* INSTRUCTION: Of the records that follow, copy only the lines from the line containing "the whole tie." to the line containing "imported = [obj", both included, exactly as written.

* PROVIDED MATERIAL:
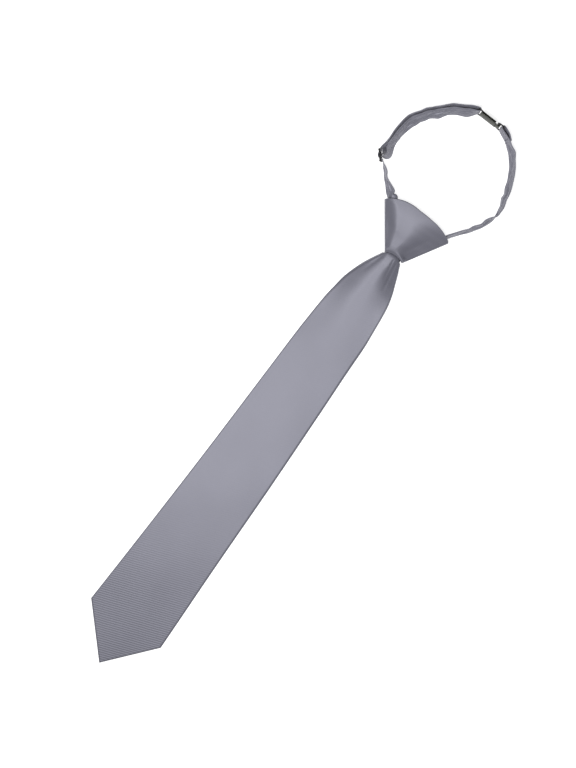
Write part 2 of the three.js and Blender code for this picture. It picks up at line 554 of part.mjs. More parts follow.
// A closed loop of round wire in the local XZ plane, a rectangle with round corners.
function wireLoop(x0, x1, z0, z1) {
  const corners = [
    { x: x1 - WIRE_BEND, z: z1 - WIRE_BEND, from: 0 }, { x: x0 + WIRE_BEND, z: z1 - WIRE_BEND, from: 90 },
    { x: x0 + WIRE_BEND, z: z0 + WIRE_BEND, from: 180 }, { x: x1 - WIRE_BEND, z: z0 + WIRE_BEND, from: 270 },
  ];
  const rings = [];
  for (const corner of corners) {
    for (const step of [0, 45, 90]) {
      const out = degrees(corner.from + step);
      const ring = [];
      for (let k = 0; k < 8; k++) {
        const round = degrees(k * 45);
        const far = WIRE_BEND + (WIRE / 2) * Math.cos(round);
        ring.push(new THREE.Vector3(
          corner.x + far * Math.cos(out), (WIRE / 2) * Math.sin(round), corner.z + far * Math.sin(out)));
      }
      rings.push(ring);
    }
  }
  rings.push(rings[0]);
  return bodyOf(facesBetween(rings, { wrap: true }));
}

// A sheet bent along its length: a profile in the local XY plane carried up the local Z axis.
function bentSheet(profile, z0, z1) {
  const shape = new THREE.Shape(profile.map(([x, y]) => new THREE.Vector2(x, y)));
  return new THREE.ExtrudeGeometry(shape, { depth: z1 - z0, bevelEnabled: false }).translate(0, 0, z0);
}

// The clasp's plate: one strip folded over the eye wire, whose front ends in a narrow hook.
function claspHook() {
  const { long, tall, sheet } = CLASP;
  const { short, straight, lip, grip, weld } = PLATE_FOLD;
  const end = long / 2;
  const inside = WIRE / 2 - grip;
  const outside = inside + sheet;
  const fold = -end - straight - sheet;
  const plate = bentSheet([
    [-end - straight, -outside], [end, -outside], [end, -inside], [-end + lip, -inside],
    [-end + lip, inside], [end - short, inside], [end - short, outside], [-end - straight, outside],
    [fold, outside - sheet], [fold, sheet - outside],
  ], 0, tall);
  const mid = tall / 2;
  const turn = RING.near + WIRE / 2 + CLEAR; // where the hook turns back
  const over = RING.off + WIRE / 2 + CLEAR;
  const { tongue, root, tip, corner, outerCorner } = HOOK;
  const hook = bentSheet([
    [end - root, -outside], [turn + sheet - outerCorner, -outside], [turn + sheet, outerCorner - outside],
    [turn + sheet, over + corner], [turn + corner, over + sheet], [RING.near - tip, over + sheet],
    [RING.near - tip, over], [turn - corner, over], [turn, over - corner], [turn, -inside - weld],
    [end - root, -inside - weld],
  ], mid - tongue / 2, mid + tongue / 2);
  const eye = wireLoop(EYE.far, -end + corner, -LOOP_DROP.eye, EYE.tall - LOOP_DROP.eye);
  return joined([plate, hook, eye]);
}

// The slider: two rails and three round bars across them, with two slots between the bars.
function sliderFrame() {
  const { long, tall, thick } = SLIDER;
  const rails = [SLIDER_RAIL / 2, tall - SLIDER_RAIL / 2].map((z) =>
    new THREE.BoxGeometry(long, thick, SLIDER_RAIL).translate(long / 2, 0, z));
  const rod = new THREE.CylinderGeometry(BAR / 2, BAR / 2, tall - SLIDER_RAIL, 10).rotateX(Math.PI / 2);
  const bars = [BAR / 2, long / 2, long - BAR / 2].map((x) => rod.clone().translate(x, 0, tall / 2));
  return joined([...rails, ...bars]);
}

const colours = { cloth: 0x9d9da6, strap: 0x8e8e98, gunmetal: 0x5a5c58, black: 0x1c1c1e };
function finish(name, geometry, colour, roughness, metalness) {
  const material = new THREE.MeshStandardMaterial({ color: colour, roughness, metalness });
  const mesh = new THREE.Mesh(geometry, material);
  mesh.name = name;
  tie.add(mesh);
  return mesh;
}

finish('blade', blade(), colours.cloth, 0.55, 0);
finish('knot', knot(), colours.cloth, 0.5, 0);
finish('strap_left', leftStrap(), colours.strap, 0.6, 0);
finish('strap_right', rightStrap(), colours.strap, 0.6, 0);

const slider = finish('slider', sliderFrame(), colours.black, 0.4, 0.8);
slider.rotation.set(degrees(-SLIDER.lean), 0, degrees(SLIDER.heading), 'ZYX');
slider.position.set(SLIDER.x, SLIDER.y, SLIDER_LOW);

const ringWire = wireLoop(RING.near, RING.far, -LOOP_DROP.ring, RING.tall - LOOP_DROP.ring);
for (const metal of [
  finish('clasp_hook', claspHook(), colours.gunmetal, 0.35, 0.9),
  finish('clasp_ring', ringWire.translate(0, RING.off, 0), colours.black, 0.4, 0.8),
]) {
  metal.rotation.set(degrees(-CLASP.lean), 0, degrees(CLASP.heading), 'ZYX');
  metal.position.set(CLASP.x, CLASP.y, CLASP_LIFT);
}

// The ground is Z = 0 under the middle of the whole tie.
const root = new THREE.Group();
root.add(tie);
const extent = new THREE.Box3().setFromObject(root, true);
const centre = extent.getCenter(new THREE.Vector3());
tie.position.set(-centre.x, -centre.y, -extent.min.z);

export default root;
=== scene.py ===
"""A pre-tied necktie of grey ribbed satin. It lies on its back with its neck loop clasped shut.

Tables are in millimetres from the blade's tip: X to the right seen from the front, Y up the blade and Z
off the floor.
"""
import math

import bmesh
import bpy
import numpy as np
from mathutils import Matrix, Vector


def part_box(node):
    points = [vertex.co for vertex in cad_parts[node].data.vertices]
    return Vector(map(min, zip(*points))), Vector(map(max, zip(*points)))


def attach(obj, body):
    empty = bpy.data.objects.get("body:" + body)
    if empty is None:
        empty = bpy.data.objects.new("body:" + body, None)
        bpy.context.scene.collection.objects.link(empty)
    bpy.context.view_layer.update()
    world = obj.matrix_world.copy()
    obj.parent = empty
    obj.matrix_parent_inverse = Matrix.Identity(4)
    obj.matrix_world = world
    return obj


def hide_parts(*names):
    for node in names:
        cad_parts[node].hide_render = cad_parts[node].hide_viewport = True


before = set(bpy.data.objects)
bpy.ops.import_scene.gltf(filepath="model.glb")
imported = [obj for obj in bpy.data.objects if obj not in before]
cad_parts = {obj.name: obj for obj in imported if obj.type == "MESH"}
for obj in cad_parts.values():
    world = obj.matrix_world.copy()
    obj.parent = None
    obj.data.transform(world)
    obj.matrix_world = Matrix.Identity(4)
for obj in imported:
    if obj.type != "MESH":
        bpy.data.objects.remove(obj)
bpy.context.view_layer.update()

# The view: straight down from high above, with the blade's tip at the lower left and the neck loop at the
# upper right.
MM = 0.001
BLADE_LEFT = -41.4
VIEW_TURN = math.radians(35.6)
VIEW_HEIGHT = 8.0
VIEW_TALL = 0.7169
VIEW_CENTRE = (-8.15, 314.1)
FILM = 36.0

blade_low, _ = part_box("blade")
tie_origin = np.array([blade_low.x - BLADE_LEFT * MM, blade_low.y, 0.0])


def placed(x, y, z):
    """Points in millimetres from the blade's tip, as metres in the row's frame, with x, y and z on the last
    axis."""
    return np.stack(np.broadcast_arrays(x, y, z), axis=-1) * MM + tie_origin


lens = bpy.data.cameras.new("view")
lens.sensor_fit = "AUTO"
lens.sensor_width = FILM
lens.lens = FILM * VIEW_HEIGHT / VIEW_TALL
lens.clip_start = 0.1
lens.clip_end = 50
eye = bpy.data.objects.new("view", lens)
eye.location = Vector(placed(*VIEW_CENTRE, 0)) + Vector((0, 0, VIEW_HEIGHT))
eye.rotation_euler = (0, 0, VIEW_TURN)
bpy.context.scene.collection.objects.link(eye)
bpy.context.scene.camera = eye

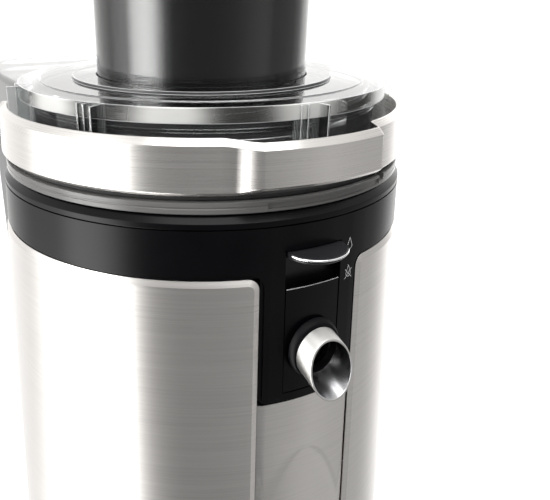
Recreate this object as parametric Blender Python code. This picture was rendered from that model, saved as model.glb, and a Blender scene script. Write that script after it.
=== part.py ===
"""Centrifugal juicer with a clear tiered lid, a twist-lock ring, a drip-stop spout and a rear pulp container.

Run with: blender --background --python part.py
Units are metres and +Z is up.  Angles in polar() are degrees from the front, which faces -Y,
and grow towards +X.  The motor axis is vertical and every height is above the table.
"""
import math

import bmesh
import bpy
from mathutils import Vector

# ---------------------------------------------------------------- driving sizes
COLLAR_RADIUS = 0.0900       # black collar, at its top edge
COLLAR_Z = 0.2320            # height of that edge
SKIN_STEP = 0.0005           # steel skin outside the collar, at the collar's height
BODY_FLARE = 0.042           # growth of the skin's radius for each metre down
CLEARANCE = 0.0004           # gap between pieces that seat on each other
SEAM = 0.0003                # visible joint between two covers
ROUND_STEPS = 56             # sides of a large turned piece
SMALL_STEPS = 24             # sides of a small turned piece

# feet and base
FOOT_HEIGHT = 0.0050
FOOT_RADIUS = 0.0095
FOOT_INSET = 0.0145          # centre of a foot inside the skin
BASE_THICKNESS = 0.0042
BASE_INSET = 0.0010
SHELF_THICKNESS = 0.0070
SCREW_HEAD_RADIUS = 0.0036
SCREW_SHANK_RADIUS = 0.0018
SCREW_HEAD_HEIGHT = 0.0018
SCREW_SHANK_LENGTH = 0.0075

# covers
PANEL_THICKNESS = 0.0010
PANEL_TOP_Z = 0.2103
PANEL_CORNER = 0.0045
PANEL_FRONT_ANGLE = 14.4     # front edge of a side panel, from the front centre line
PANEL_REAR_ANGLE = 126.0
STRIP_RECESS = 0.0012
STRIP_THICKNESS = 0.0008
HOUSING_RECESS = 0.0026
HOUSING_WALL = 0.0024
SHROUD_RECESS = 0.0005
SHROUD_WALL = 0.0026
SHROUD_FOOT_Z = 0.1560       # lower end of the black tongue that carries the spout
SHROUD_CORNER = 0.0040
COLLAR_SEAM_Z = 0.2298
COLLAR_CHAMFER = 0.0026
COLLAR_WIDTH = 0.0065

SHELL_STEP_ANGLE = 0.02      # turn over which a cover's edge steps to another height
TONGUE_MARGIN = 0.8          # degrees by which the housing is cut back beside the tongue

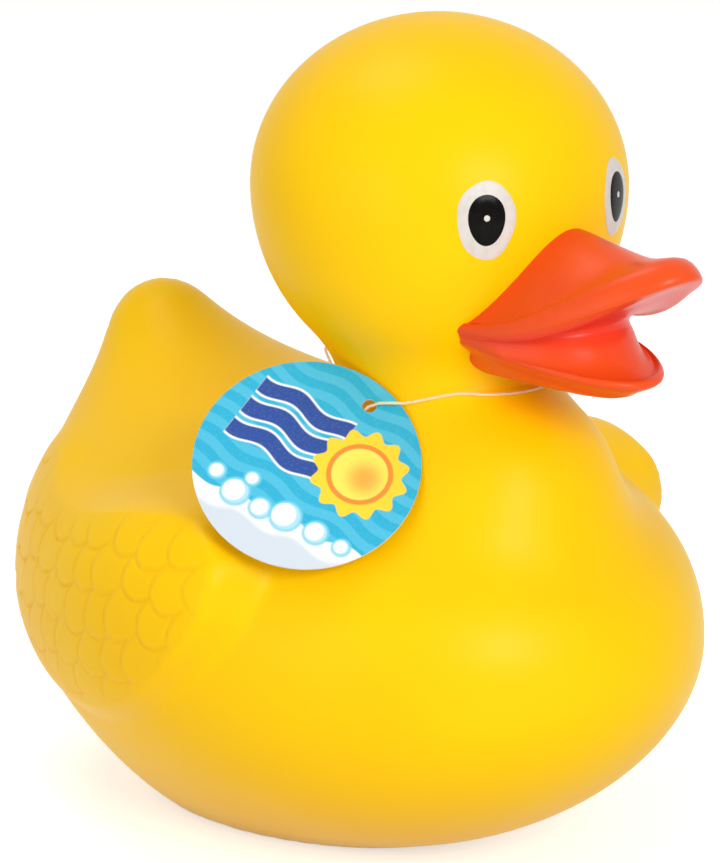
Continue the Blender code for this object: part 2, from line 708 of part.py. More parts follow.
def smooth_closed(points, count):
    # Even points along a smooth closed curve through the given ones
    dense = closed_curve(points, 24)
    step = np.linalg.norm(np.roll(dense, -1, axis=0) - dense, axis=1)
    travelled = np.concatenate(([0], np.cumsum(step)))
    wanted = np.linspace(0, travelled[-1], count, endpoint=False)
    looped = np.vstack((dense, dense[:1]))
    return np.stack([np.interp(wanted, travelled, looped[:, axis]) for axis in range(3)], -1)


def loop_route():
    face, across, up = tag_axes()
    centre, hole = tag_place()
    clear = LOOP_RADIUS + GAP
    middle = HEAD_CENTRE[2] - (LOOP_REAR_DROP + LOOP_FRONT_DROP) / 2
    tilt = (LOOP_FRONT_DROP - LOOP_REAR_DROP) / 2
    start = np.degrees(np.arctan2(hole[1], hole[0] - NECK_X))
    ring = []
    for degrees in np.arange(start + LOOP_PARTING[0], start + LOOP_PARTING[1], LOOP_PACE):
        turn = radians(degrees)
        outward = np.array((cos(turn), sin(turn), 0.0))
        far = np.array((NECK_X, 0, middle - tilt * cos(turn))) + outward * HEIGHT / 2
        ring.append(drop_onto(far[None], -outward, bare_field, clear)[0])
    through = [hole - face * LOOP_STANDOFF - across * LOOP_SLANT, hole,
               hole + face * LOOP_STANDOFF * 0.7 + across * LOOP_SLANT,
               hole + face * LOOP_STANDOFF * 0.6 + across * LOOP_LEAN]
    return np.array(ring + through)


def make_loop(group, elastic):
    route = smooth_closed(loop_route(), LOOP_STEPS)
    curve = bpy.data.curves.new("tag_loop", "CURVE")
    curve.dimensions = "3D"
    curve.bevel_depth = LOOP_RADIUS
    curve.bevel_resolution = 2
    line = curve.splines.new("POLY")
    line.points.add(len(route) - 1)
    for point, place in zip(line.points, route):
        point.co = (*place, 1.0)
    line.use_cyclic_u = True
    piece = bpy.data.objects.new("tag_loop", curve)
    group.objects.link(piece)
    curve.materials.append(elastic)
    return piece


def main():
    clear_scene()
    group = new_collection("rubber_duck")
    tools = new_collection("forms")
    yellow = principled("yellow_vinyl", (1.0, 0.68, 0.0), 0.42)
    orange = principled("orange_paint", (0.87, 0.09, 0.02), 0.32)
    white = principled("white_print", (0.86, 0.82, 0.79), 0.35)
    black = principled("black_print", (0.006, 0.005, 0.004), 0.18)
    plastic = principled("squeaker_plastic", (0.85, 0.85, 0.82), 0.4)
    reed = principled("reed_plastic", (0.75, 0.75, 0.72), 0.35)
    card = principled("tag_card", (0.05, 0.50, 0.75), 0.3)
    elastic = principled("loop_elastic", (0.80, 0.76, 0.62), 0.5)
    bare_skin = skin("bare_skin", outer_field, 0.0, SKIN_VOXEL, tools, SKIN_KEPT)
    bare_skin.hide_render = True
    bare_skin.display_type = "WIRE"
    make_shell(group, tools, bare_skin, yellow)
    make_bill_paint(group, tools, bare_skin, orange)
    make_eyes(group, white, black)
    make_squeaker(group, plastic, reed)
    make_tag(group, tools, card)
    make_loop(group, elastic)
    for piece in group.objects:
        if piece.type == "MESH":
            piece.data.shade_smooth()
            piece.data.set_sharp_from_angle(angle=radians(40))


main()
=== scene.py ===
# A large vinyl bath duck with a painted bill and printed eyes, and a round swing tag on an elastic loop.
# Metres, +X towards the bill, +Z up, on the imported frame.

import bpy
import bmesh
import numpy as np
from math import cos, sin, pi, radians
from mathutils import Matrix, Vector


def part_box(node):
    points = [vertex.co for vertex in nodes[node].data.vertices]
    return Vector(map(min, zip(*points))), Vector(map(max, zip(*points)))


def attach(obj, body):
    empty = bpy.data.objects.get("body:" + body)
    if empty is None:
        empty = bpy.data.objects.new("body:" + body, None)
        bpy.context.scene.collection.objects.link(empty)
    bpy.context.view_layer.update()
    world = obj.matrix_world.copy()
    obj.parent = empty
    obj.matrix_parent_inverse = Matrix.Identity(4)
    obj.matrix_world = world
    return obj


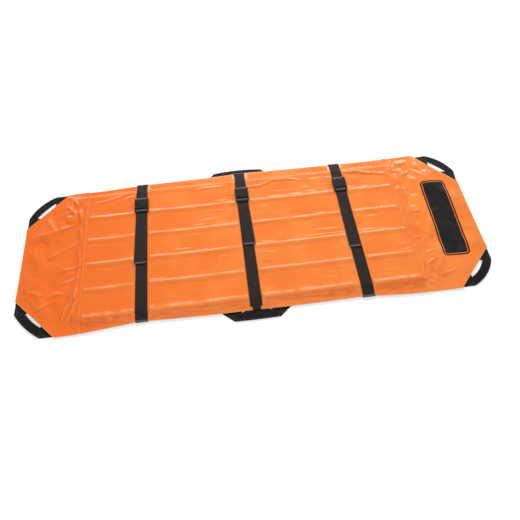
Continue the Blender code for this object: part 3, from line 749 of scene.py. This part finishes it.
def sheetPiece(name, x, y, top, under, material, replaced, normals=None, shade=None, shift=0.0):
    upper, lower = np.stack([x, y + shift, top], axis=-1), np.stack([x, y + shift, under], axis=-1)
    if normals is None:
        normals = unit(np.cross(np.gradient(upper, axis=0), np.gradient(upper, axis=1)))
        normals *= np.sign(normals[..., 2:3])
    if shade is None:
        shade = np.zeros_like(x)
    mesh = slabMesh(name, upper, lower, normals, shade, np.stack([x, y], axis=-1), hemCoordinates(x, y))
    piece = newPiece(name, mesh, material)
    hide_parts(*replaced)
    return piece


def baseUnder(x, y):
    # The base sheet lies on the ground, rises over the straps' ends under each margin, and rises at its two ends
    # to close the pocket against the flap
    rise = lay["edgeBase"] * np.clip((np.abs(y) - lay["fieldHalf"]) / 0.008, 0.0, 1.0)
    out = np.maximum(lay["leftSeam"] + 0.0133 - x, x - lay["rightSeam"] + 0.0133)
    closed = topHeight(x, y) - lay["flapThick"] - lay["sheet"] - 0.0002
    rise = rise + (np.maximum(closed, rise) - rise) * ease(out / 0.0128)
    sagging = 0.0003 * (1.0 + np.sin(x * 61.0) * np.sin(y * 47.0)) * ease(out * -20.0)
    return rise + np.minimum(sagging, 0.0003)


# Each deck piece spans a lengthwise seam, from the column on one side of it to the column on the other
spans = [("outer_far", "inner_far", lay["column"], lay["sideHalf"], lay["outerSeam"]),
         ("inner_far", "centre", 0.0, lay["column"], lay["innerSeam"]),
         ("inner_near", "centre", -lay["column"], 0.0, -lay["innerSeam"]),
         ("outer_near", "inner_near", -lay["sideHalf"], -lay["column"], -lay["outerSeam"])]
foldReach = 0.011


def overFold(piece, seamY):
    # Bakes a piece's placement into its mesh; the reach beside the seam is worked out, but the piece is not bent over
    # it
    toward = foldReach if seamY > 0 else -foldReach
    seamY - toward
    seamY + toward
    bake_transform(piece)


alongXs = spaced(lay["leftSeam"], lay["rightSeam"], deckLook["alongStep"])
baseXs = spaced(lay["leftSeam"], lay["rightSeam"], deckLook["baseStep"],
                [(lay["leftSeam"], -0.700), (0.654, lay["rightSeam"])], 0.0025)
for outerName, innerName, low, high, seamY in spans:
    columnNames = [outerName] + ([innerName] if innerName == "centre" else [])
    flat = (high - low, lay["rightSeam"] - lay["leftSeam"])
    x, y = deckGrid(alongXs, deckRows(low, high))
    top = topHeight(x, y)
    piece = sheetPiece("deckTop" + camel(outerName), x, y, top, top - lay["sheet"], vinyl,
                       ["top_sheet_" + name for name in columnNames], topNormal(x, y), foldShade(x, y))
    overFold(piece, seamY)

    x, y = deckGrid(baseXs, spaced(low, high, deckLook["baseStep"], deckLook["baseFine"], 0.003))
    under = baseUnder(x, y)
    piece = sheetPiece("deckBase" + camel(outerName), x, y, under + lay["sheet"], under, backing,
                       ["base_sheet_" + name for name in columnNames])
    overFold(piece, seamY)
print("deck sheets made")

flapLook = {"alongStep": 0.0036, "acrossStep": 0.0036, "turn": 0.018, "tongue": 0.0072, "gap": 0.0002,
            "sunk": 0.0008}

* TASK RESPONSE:
// The ground is Z = 0 under the middle of the whole tie.
const root = new THREE.Group();
root.add(tie);
const extent = new THREE.Box3().setFromObject(root, true);
const centre = extent.getCenter(new THREE.Vector3());
tie.position.set(-centre.x, -centre.y, -extent.min.z);

export default root;
=== scene.py ===
"""A pre-tied necktie of grey ribbed satin. It lies on its back with its neck loop clasped shut.

Tables are in millimetres from the blade's tip: X to the right seen from the front, Y up the blade and Z
off the floor.
"""
import math

import bmesh
import bpy
import numpy as np
from mathutils import Matrix, Vector


def part_box(node):
    points = [vertex.co for vertex in cad_parts[node].data.vertices]
    return Vector(map(min, zip(*points))), Vector(map(max, zip(*points)))


def attach(obj, body):
    empty = bpy.data.objects.get("body:" + body)
    if empty is None:
        empty = bpy.data.objects.new("body:" + body, None)
        bpy.context.scene.collection.objects.link(empty)
    bpy.context.view_layer.update()
    world = obj.matrix_world.copy()
    obj.parent = empty
    obj.matrix_parent_inverse = Matrix.Identity(4)
    obj.matrix_world = world
    return obj


def hide_parts(*names):
    for node in names:
        cad_parts[node].hide_render = cad_parts[node].hide_viewport = True


before = set(bpy.data.objects)
bpy.ops.import_scene.gltf(filepath="model.glb")
imported = [obj for obj in bpy.data.objects if obj not in before]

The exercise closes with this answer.